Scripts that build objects
**********
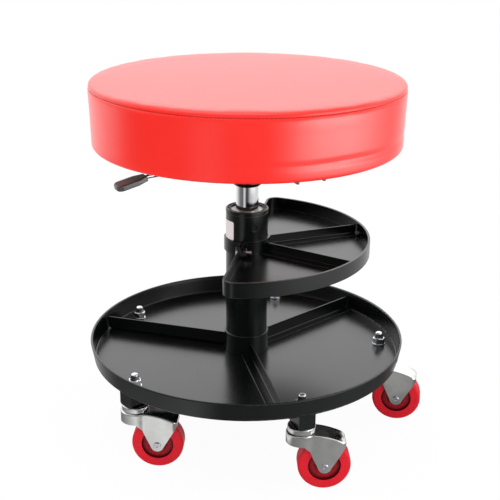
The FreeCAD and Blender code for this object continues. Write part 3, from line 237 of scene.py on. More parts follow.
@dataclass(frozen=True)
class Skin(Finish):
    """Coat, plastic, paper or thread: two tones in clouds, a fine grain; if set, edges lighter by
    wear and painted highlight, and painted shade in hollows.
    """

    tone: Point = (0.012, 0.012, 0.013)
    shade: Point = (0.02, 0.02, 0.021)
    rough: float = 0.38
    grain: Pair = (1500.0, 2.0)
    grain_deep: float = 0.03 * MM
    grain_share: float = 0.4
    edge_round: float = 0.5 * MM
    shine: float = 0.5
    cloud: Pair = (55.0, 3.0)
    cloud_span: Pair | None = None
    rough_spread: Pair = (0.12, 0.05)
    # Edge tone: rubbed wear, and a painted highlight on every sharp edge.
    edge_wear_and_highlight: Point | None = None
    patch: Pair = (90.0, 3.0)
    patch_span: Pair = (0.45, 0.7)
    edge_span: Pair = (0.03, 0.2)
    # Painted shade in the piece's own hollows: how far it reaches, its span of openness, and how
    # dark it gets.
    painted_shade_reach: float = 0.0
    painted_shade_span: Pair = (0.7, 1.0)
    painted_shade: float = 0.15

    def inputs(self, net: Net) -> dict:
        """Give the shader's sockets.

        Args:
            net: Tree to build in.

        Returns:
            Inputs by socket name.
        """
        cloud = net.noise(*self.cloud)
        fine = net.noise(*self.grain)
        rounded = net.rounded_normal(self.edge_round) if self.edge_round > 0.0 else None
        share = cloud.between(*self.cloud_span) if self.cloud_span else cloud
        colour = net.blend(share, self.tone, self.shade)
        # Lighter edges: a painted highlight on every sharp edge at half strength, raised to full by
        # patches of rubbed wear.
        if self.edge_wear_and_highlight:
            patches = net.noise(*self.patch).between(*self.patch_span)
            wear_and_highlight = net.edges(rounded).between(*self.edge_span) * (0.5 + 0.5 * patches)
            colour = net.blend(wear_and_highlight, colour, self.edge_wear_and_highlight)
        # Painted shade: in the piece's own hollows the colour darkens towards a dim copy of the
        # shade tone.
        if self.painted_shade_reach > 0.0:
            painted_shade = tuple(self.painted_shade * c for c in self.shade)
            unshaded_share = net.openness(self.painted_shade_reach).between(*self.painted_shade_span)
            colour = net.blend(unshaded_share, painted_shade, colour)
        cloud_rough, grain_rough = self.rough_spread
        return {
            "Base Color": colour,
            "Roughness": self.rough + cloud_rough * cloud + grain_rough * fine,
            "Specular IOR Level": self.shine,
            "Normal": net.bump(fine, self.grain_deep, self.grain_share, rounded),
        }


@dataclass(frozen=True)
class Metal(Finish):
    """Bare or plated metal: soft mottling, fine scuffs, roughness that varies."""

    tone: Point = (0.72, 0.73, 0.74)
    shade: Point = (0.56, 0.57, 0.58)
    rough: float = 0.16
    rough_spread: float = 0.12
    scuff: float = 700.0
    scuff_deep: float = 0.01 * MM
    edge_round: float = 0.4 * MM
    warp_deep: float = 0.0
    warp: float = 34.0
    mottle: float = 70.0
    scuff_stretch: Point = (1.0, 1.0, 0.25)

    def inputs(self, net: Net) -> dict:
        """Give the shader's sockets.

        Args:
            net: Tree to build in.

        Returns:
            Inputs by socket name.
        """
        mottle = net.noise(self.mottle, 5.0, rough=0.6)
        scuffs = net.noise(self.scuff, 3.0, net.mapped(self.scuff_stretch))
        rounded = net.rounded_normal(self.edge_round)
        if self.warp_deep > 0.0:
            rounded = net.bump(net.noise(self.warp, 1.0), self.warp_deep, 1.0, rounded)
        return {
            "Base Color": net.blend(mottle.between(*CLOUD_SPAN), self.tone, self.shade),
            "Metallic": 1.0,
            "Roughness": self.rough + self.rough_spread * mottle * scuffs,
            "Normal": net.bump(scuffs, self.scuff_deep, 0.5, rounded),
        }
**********
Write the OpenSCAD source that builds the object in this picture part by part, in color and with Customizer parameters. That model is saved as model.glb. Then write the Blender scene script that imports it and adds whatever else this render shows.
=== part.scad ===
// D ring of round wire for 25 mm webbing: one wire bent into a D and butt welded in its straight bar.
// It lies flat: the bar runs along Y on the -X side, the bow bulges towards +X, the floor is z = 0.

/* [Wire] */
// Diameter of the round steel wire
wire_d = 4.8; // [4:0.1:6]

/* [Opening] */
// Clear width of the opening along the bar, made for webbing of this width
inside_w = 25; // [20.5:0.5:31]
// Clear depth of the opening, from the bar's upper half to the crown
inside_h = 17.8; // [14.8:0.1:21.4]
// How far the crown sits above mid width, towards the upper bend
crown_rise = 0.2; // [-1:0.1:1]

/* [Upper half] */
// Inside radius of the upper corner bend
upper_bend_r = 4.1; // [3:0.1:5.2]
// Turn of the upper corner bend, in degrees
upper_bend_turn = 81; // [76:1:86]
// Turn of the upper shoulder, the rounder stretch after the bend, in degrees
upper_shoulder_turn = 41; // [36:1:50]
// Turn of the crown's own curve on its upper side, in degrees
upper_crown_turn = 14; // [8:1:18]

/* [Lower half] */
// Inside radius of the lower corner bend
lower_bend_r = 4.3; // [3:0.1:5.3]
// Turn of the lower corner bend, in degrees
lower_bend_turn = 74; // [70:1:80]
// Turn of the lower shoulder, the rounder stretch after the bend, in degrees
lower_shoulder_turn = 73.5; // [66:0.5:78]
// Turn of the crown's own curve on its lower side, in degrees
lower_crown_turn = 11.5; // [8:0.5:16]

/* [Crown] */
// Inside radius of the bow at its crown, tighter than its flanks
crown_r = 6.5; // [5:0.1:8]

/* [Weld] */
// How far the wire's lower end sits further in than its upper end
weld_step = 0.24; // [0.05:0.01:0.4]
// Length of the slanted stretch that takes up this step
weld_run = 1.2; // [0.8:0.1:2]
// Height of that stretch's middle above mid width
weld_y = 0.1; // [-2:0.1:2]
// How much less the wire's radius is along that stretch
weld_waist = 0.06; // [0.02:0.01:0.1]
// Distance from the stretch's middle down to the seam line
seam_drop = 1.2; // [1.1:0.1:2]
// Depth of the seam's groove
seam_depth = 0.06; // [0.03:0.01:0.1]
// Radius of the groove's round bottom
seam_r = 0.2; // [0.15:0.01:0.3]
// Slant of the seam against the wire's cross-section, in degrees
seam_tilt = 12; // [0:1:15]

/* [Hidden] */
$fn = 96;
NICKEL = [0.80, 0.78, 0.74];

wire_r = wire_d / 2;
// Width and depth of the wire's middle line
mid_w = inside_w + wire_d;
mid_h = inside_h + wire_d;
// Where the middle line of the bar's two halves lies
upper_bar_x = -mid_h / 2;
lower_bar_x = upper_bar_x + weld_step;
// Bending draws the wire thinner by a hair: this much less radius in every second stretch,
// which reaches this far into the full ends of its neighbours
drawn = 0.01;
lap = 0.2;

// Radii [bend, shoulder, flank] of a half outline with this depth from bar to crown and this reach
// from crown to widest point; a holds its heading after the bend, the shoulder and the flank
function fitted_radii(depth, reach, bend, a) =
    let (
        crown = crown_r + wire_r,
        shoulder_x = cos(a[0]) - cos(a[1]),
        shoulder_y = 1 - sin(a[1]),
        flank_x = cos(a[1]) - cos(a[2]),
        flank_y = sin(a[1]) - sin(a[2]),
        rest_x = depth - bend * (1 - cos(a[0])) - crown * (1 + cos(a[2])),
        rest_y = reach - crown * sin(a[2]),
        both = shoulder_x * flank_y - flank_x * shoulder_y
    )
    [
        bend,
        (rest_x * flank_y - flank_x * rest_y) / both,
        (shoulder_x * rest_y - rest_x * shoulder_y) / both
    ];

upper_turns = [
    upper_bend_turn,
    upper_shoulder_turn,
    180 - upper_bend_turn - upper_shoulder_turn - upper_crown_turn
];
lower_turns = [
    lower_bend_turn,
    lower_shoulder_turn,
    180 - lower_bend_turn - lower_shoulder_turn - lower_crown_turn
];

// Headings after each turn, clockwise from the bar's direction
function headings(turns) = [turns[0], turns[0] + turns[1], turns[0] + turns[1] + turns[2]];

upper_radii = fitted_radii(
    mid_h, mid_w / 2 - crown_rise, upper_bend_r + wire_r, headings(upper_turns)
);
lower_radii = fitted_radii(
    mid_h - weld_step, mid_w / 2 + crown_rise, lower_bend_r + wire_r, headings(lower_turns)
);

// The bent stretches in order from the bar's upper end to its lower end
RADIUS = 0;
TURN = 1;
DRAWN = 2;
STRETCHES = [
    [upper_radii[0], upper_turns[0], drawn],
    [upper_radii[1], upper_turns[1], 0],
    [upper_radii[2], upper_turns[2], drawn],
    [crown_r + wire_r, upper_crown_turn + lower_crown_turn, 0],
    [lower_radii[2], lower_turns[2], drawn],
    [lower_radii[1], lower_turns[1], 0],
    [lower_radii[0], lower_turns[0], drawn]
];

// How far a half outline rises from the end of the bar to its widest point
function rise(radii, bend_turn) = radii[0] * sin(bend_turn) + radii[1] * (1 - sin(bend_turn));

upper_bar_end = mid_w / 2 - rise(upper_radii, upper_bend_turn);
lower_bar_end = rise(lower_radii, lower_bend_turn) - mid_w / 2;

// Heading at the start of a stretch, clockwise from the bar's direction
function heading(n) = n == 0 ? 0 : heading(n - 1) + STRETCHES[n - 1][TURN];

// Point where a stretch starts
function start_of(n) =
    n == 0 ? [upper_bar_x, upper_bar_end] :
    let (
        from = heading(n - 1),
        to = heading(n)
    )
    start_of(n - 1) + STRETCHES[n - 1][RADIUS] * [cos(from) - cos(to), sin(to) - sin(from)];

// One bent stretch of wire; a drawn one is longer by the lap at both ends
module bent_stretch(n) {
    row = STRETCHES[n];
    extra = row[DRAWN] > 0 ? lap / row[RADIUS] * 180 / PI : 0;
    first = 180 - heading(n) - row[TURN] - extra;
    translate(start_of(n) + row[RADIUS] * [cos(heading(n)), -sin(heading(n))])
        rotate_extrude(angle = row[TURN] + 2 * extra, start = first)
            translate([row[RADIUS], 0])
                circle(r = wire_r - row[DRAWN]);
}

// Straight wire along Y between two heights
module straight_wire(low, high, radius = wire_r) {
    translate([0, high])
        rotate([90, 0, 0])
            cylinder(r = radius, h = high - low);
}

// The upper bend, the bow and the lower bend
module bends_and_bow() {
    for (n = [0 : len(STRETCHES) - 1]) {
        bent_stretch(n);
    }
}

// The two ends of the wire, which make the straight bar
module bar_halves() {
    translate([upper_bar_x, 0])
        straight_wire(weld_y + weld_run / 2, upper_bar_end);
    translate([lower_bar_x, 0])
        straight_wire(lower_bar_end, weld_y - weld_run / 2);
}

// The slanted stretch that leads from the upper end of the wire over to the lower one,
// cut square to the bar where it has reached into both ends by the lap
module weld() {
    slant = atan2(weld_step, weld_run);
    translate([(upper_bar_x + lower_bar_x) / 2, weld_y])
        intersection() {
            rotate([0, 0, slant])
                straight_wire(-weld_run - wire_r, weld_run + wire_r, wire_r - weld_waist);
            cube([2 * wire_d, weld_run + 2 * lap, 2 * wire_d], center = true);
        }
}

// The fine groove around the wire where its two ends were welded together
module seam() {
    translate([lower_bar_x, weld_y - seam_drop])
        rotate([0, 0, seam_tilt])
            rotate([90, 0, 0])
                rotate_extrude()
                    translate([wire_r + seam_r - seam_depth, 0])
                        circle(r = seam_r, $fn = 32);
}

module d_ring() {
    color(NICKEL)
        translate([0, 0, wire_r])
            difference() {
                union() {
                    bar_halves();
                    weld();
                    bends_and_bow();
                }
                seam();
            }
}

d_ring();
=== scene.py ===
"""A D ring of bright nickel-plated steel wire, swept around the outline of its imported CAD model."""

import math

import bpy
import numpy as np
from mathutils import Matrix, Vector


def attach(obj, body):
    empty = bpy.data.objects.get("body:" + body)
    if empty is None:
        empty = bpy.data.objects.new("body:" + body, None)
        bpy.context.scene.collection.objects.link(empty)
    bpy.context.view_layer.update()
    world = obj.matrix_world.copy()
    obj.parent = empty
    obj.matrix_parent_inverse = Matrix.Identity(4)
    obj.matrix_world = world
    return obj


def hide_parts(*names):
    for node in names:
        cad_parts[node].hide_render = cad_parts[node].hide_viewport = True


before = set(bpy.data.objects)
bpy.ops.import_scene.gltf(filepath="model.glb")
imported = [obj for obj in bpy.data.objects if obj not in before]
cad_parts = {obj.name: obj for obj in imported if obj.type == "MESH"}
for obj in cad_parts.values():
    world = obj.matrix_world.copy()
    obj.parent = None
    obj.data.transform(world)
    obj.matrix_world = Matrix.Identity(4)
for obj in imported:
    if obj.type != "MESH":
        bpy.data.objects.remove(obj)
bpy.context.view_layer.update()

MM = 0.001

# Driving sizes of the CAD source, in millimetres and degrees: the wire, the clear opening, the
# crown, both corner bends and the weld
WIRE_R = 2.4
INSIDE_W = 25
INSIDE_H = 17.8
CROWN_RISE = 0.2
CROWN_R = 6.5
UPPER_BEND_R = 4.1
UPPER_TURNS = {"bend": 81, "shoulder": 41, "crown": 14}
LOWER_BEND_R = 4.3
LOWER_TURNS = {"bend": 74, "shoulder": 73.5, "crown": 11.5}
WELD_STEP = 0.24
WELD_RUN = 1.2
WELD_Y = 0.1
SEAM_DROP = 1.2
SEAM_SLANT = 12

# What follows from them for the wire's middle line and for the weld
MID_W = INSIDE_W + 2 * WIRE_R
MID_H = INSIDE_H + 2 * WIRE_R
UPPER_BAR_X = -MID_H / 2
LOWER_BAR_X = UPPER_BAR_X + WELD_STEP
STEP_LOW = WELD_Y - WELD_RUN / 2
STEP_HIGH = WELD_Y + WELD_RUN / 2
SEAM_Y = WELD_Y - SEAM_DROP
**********
OBJECTIVE:
Transcribe each line of the data above, unaltered, from the one where "stretch that leads" appears to the one where "before = set(bpy.data.objects)" appears, inclusive of both.

COMPLETED EXERCISE:
// The slanted stretch that leads from the upper end of the wire over to the lower one,
// cut square to the bar where it has reached into both ends by the lap
module weld() {
    slant = atan2(weld_step, weld_run);
    translate([(upper_bar_x + lower_bar_x) / 2, weld_y])
        intersection() {
            rotate([0, 0, slant])
                straight_wire(-weld_run - wire_r, weld_run + wire_r, wire_r - weld_waist);
            cube([2 * wire_d, weld_run + 2 * lap, 2 * wire_d], center = true);
        }
}

// The fine groove around the wire where its two ends were welded together
module seam() {
    translate([lower_bar_x, weld_y - seam_drop])
        rotate([0, 0, seam_tilt])
            rotate([90, 0, 0])
                rotate_extrude()
                    translate([wire_r + seam_r - seam_depth, 0])
                        circle(r = seam_r, $fn = 32);
}

module d_ring() {
    color(NICKEL)
        translate([0, 0, wire_r])
            difference() {
                union() {
                    bar_halves();
                    weld();
                    bends_and_bow();
                }
                seam();
            }
}

d_ring();
=== scene.py ===
"""A D ring of bright nickel-plated steel wire, swept around the outline of its imported CAD model."""

import math

import bpy
import numpy as np
from mathutils import Matrix, Vector


def attach(obj, body):
    empty = bpy.data.objects.get("body:" + body)
    if empty is None:
        empty = bpy.data.objects.new("body:" + body, None)
        bpy.context.scene.collection.objects.link(empty)
    bpy.context.view_layer.update()
    world = obj.matrix_world.copy()
    obj.parent = empty
    obj.matrix_parent_inverse = Matrix.Identity(4)
    obj.matrix_world = world
    return obj


def hide_parts(*names):
    for node in names:
        cad_parts[node].hide_render = cad_parts[node].hide_viewport = True


before = set(bpy.data.objects)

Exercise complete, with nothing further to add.